I have an HTML which has multiple select tags and multiple dropdown options under each select tag I want to parse all the options under each select and store them

This is how the html looks like

<select name="primary_select">
    <option></option>
    <option></option>
</select>
<select name="secondary_select">
    <option></option>
    <option></option>
</select>

This is how my code looks like

I am using beautifulsoup and mechanize in python

soup = BeautifulSoup(response.get_data())

 subject_options = soup.findAll('select', attrs = {'name': 'primary_select'} ).findAll("option")
print subject_options

I am getting the following error

AttributeError: 'ResultSet' object has no attribute 'findAll'

Thaks for helping :)


Solution

  • findAll returns a list in which you can't apply another findAll directly.
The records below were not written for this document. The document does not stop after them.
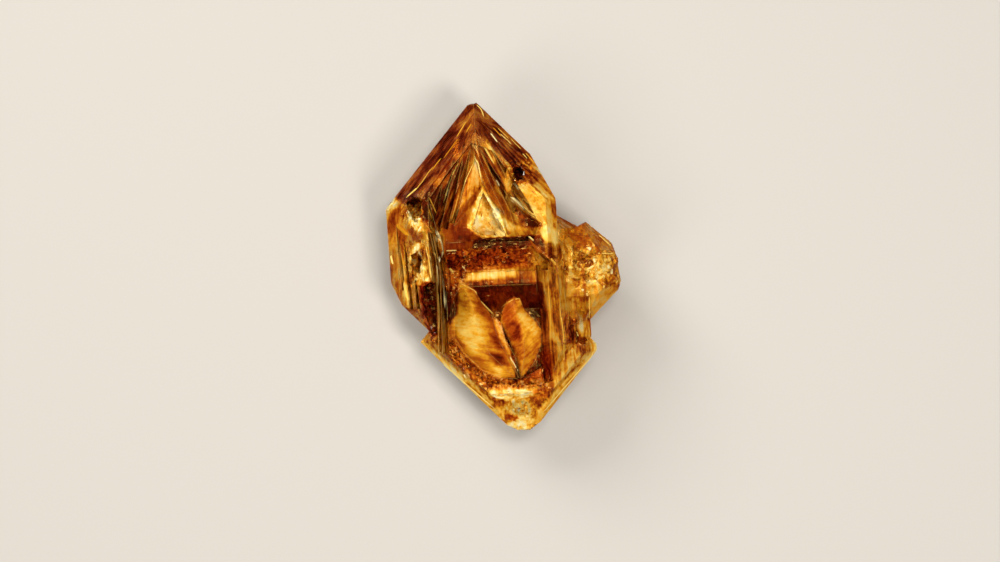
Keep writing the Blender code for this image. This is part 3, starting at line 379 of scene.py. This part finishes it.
class StageLook(PropertyGroup):
    """The floor, the lights and the camera."""

    floor_colour: colour("Floor colour", "Colour of the plain floor", (0.55, 0.51, 0.45))
    world_strength: setting("Surround", "Strength of the even light all round", 0.08, min=0.0)
    key_power: setting("Key light", "Power of the main light", 2.8, unit="POWER")
    fill_power: setting("Fill light", "Power of the second light", 1.2, unit="POWER")
    front_power: setting("Front light", "Power of the high light", 1.4, unit="POWER")
    top_power: setting("Top light", "Power of the steepest light", 1.2, unit="POWER")
    camera_height: setting("Camera height", "From the crystal's outline to the lens", 0.5, unit="LENGTH")
    roll: setting("Roll", "How far the c axis leans", math.radians(4.0), subtype="ANGLE")


# ---- Modelling helpers ----

SAME_PLACE = 0.001 * MM  # vertices nearer to each other than this are one


def select_only(obj):
    bpy.ops.object.select_all(action="DESELECT")
    obj.select_set(True)
    bpy.context.view_layer.objects.active = obj


def edit(obj, select="SELECT", mode="VERT"):
    select_only(obj)
    bpy.ops.object.mode_set(mode="EDIT")
    bpy.ops.mesh.select_mode(type=mode)
    bpy.ops.mesh.select_all(action=select)


def leave_edit():
    bpy.ops.object.mode_set(mode="OBJECT")


def put_in_scene(name, data):
    obj = bpy.data.objects.new(name, data)
    bpy.context.scene.collection.objects.link(obj)
    return obj


def copy_of(obj, name):
    piece = put_in_scene(name, obj.data.copy())
    piece.data.name = name
    return piece


def convert(obj, target):
    select_only(obj)
    bpy.ops.object.convert(target=target)
    return bpy.context.object


def dress(piece, *materials):
    piece.data.materials.clear()
    for material in materials:
        piece.data.materials.append(material)


def read(items, key, width):
    """What each of a mesh's items holds, one row for each."""
    values = np.empty(len(items) * width, dtype=np.float32)
    items.foreach_get(key, values)
    return values.reshape(-1, width)


def read_attribute(mesh, name):
    return read(mesh.attributes[name].data, "value", 1)[:, 0]


def set_attribute(mesh, name, values):
    if name not in mesh.attributes:
        mesh.attributes.new(name, "FLOAT" if values.ndim == 1 else "FLOAT_VECTOR", "POINT")
    key = "value" if values.ndim == 1 else "vector"
    mesh.attributes[name].data.foreach_set(key, values.astype(np.float32).ravel())


def set_places(mesh, places):
    mesh.vertices.foreach_set("co", places.ravel())
    mesh.update()


def coordinates(mesh):
    """Each vertex's place in the layout, in mm."""
    return (read(mesh.vertices, "co", 3) - np.array(LAYOUT_ZERO)) / MM


def depth_inside(outline, x, y):
    """How far each point is inside an outline, in mm, and below zero outside it."""
    nearest = np.full(len(x), np.inf)
    found = np.zeros(len(x), dtype=bool)
    for (x1, y1), (x2, y2) in zip(outline, outline[1:] + outline[:1]):
        run, rise = x2 - x1, y2 - y1
        share = np.clip(((x - x1) * run + (y - y1) * rise) / (run * run + rise * rise), 0.0, 1.0)
        nearest = np.minimum(nearest, np.hypot(x - x1 - share * run, y - y1 - share * rise))
        if rise:
            crosses = ((y1 > y) != (y2 > y)) & (x < run * (y - y1) / rise + x1)
            found ^= crosses
    return np.where(found, nearest, -nearest)


def keep_inside(mesh, spare=0.0):
    """Brings back vertices that are out of the crystal's box, or nearer than spare to its top or sides."""
    room = np.array((spare, spare, 0.0))
    lowest, highest = np.array(LOW) + room, np.array(HIGH) - spare
    set_places(mesh, np.clip(read(mesh.vertices, "co", 3), lowest, highest))


# ---- Material helpers ----


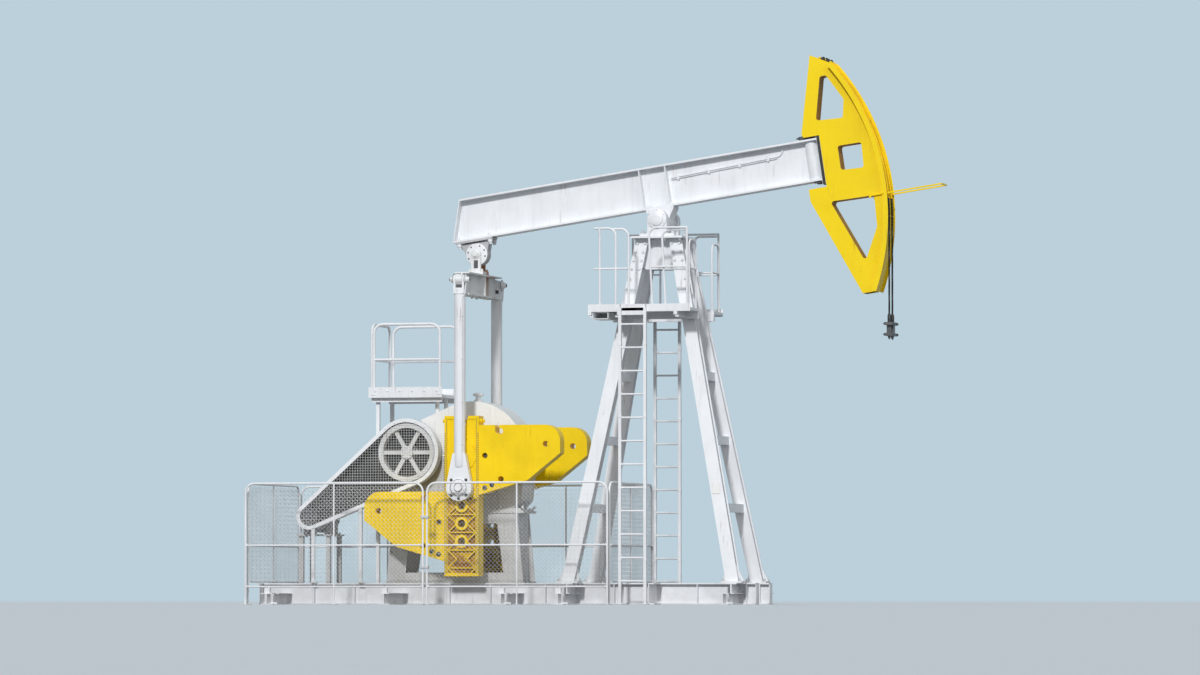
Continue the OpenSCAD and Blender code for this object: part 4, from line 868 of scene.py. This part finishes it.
def base_trim():
    """Stiffeners, end plates and anchor washers on the base frame."""
    bm = bmesh.new()
    for sy in BOTH:
        for x in (-5.42, -2.0, -1.18, 1.18):
            stack(bm, (x, sy * 1.1, 0.03), Z_UP,
                  ((0, 0.045), (0.008, 0.045), (0.008, 0.019), (0.0, 0.019)), 20)
        for x0, x1 in ((-5.809, -5.797), (1.437, 1.449)):
            slab(bm, (x0, sy * 0.4 - 0.08, 0.001), (x1, sy * 0.4 + 0.08, 0.299), edge=0.002)
        for x in (-5.0, -4.4, -3.0, -2.4, -1.6, -0.6, 0.6, 1.3):
            for t in BOTH:
                slab(bm, (x - 0.006, sy * 0.4 + t * 0.009, 0.018), (x + 0.006, sy * 0.4 + t * 0.079, 0.282))
    made("base_stiffeners", bm, WHITE, smooth=False)


# Beam

def beam_trim():
    """Weld lines of the beam, and the bolts and covers of its bearings."""
    bm = bmesh.new()
    for s in BOTH:
        for x in (-0.238, -0.222, 0.142, 0.158):
            bead(bm, on_beam(x, s * 0.01, BEAM_LOW + 0.03), on_beam(x, s * 0.01, BEAM_HIGH - 0.03))
        for x, z in ((-2.98, BEAM_LOW + 0.028), (-2.85, BEAM_HIGH - 0.028)):
            bead(bm, on_beam(x, s * 0.011, z), on_beam(NOSE - 0.02, s * 0.011, z), step=0.04)
        for x in (-0.17, -0.12, 0.12, 0.17):
            bolt(bm, on_beam(x, s * 0.115, BEAM_LOW + FLANGE_T), BEAM_Z, 0.036, 0.026, stud=True)
        for x in (-TAIL_ARM - 0.23, -TAIL_ARM + 0.23):
            bolt(bm, on_beam(x, s * 0.105, BEAM_LOW + FLANGE_T), BEAM_Z, *BEARING_NUT, stud=True)
            stack(bm, on_beam(x, s * 0.105, BEAM_LOW - 0.029), -BEAM_Z,
                  ((0, 0.034), (0.035, 0.034), (0.04, 0.028)), 18)
            bolt(bm, on_beam(x, s * 0.105, BEAM_LOW - 0.068), -BEAM_Z, *BEARING_NUT)
        stack(bm, on_beam(-TAIL_ARM, s * 0.0895, -TAIL_DROP), (0, s, 0),
              ((0, 0.157), (0.005, 0.155), (0.007, 0.148), (0.007, 0.06)), 48)
    made("beam_trim", bm, WHITE, "beam")


def tail_bolts_and_shade():
    """Dark bolts round the tail bearing's covers, and a dark block over its housing that is painted shade
    under the beam.
    """
    bm = bmesh.new()
    for sy in BOTH:
        for t in map(radians, (-20, 20, 60, 120, 160, 200)):
            at = on_beam(-TAIL_ARM + 0.128 * cos(t), sy * 0.096, -TAIL_DROP + 0.128 * sin(t))
            bolt(bm, at, (0, sy, 0), 0.02, 0.009, washer=False)
    # Dark block that is painted shade in the gap between the housing and the beam's lower flange.
    slab(bm, (-TAIL_ARM - 0.15, -0.0925, 0.125), (-TAIL_ARM + 0.15, 0.0925, 0.166), beam_place, 0.002)
    made("tail_bolts_and_shade", bm, DARK_STEEL_AND_SHADE, "beam")


def head_latch():
    """Screw latch over the head joint, its block on the beam, and the hook below."""
    bm = bmesh.new()
    screw = BEAM_HIGH + 0.034
    hook = ((NOSE - 0.13, BEAM_LOW + 0.002), (NOSE - 0.03, BEAM_LOW + 0.002),
            (NOSE - 0.04, BEAM_LOW - 0.028), (NOSE - 0.12, BEAM_LOW - 0.028))
    for s in BOTH:
        y = s * 0.09
        slab(bm, (NOSE - 0.24, y - 0.025, BEAM_HIGH - 0.002), (NOSE - 0.19, y + 0.025, BEAM_HIGH + 0.055),
             beam_place, 0.004)
        slab(bm, (NOSE - 0.03, y - 0.03, BEAM_HIGH + 0.018), (NOSE + 0.05, y + 0.03, BEAM_HIGH + 0.028),
             beam_place, 0.003)
        rod(bm, on_beam(NOSE - 0.29, y, screw), on_beam(NOSE + 0.02, y, screw), 0.011, 12)
        bolt(bm, on_beam(NOSE - 0.24, y, screw), -BEAM_X, *LATCH_NUT)
        bolt(bm, on_beam(NOSE - 0.19, y, screw), BEAM_X, *LATCH_NUT)
        stack(bm, on_beam(NOSE - 0.15, y, screw), BEAM_X,
              ((0, 0.012), (0.01, 0.02), (0.05, 0.02), (0.06, 0.012)), 12)
        plate(bm, hook, y - 0.02, y + 0.02, beam_place)
        bolt(bm, on_beam(NOSE - 0.08, y + s * 0.02, BEAM_LOW - 0.015), (0, s, 0), 0.024, 0.014)
    made("head_latch", bm, DARK_STEEL_AND_SHADE, "beam")


def head_pad():
    """Dark pad that shows round the joint plate between the beam and the horsehead."""
    bm = bmesh.new()
    half = HEAD_SIDE + 0.003
    slab(bm, (NOSE + 0.004, -half, BEAM_LOW - 0.063), (NOSE + JOINT_T - 0.002, half, BEAM_HIGH + 0.0215),
         beam_place, 0.002)
    made("head_joint_pad", bm, SEAL_AND_SHADE_BLACK, "beam", smooth=False)


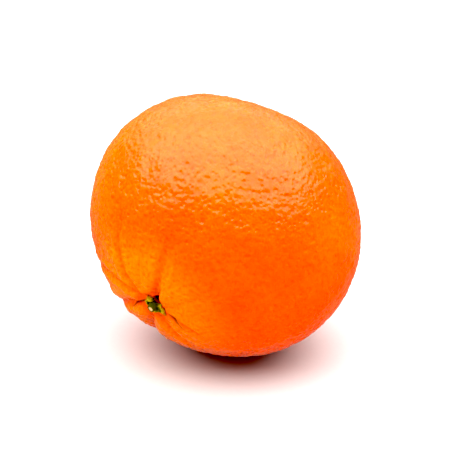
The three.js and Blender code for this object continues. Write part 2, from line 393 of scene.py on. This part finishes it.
def orange_peel():
    """Waxed orange peel: a saturated orange skin over white pith. Light goes in and comes out redder,
    the wax gives a broad soft sheen, and the oil glands a fine pitting all over. It is yellower near
    the stem in its own colour; painted light makes one side and the lips of the furrows paler, and
    painted shade darkens the grooves, the stem's seat, the pocket and the creases."""
    material, tree = new_material("waxed_orange_peel")
    place = add(tree, "ShaderNodeTexCoord").outputs["Object"]
    pit = add(tree, "ShaderNodeAttribute", {"attribute_name": "pit"}).outputs["Fac"]
    groove = add(tree, "ShaderNodeAttribute", {"attribute_name": "groove"}).outputs["Fac"]
    pale = add(tree, "ShaderNodeAttribute", {"attribute_name": "pale"}).outputs["Fac"]
    dark = add(tree, "ShaderNodeAttribute", {"attribute_name": "dark"}).outputs["Fac"]
    scar = add(tree, "ShaderNodeAttribute", {"attribute_name": "scar"}).outputs["Fac"]
    patches = add(
        tree, "ShaderNodeTexNoise", {"Scale": 1 / (18 * MM), "Detail": 3.0}, {"Vector": place}
    )
    base = add(
        tree,
        "ShaderNodeValToRGB",
        {"stops": [(0.3, "#F85500"), (0.5, "#FA5C00"), (0.7, "#FC6400")]},
        {"Fac": patches.outputs["Fac"]},
    )
    # yellower near the stem in its own colour, paler on one side and along the furrows' lips as painted
    # light
    with_yellowing_and_painted_light = add(
        tree,
        "ShaderNodeMix",
        {"data_type": "RGBA", MIX_B: linear("#FA8008")},
        {"Factor": pale, MIX_A: base.outputs["Color"]},
    )
    glands = add(
        tree,
        "ShaderNodeTexVoronoi",
        {"feature": "SMOOTH_F1", "Scale": 1 / (1.3 * MM), "Smoothness": 0.5},
        {"Vector": place},
    )
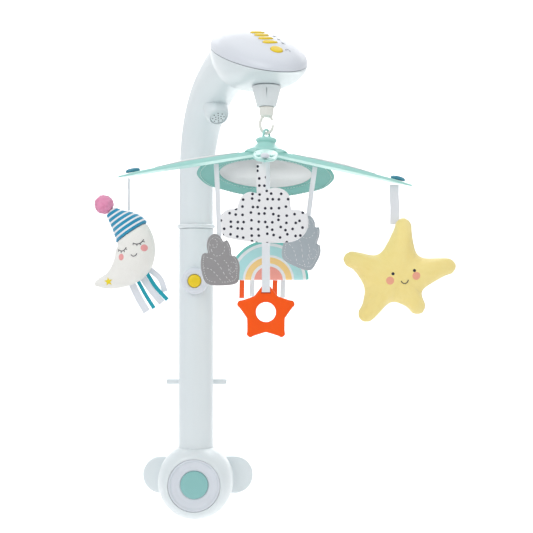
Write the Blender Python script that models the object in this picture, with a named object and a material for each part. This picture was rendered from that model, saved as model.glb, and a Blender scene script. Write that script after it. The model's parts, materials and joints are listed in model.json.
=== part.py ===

    from bs4 import BeautifulSoup
    html = '''<select name="primary_select">
        <option></option>
        <option></option>
    </select>
    <select name="secondary_select">
        <option></option>
        <option></option>
    </select>'''
    soup = BeautifulSoup(html)
    subject_options = [i.findAll('option') for i in soup.findAll('select', attrs = {'name': 'primary_select'} )]
    print subject_options
    

    Output:

    [[<option></option>, <option></option>]]
    

    Or

    Use css selectors.

    soup = BeautifulSoup(html)
    subject_options = soup.select('select[name=primary_select] > option')
    print subject_options
    

    I want to parse all the options under each select and store them.

    subject_options = soup.select('select > option')
    print subject_options
    

    output:

    [<option></option>, <option></option>, <option></option>, <option></option>]